I sat in the bookstore café with my friend, M. We were in the middle of our weekly meeting when a young man and a very young, very adorable little boy approached our table. The man told us his son was selling cookies for a school fundraising event. Would we buy a packet?
The café where we meet sells a variety of cookies, cakes, and other goodies. But M. didn’t hesitate at the chance to help out with a good cause. He’s a good soul. M. asked how much the fundraiser cookies cost.
I did hesitate. That kid was ridiculously precious. Did that man think his self-conscious, unpresuming schtick could fool me? My Dad was forever pulling the ‘dumb hillbilly’ routine so I had difficulty not seeing this man’s behavior as anything but pretense. It was clear to me that he was unscrupulously using that child to prey on an unsuspecting stranger’s weakness for over-the-top cuteness. Plus, the previous week, a young woman with an unbelievably adorable little girl made the same circuit with the same cookies. I would not have been surprised to learn they rented those kids!
The young man reported that it was $5 per bag, two bags for $10, three bags for $14, four bags for $16, and five bags for $20.
M. said he’d take four bags but only had a $20 bill. Could the young man make change?

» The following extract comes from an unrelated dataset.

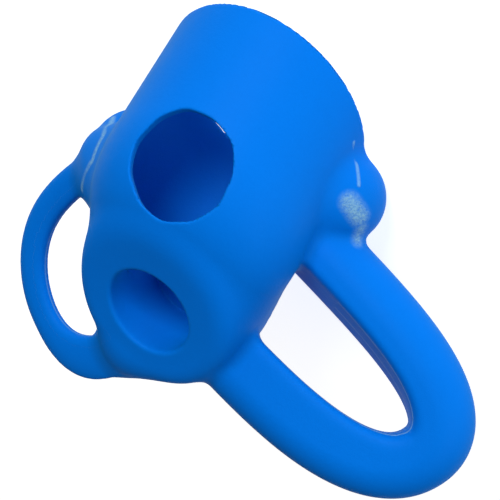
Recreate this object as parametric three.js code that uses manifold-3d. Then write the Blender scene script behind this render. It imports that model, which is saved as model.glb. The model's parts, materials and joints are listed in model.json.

The man pulled a crumpled ball of money from his pocket. He teased the bills out and examined them with some hesitation (clearly rehearsed incompetence). “No.”
“When you get change, come back and I’ll be happy to buy some cookies from you.”
M. and I returned to our meeting. Out of the corner of my eye, I saw the man and little boy walk to the other end of the café and stand there. He wasn’t interacting with anyone. He had his head bent down studying something in his hands but I couldn’t see what he was doing from my vantage point. Probably playing a game on his phone or texting his female partner-in-crime about the latest schmuck they were getting ready to get rich off of.
After several minutes, he headed back to our table. He had the change.
The young man pulled four packets of cookies out of his backpack, then laid them on our table. M. handed him the $20 bill. The young man started making change.
He should have given M. a total of $4. He gave M. three $1 bills, then started rifling through his coins. He placed several dollars worth of quarters into M.’s hand and continued looking for more.
I watched the man in disbelief. I knew about the high illiteracy rates in the area but it never occurred to me that math would be a problem too. I didn’t even know that such a thing had a name: dyscalculia. (I just looked it up.) Even petty theft would seem to require a functional knowledge of math. The young man suddenly didn’t seem so conniving.
My suspicions released their chokehold on my brain. Even a mathematical genius wouldn’t get rich quick by selling cookies the way this young man went about it.
M. returned the excess money then explained that the man had given him more than the $4 needed to satisfy the deal. The man looked at the change in his hand blankly as if trying to solve complex mathematical equations on a blackboard without chalk.
I felt my heart breaking.
I wanted to throw my money at him. Beg him to do whatever he could to make sure that little boy with him would learn what he hadn’t.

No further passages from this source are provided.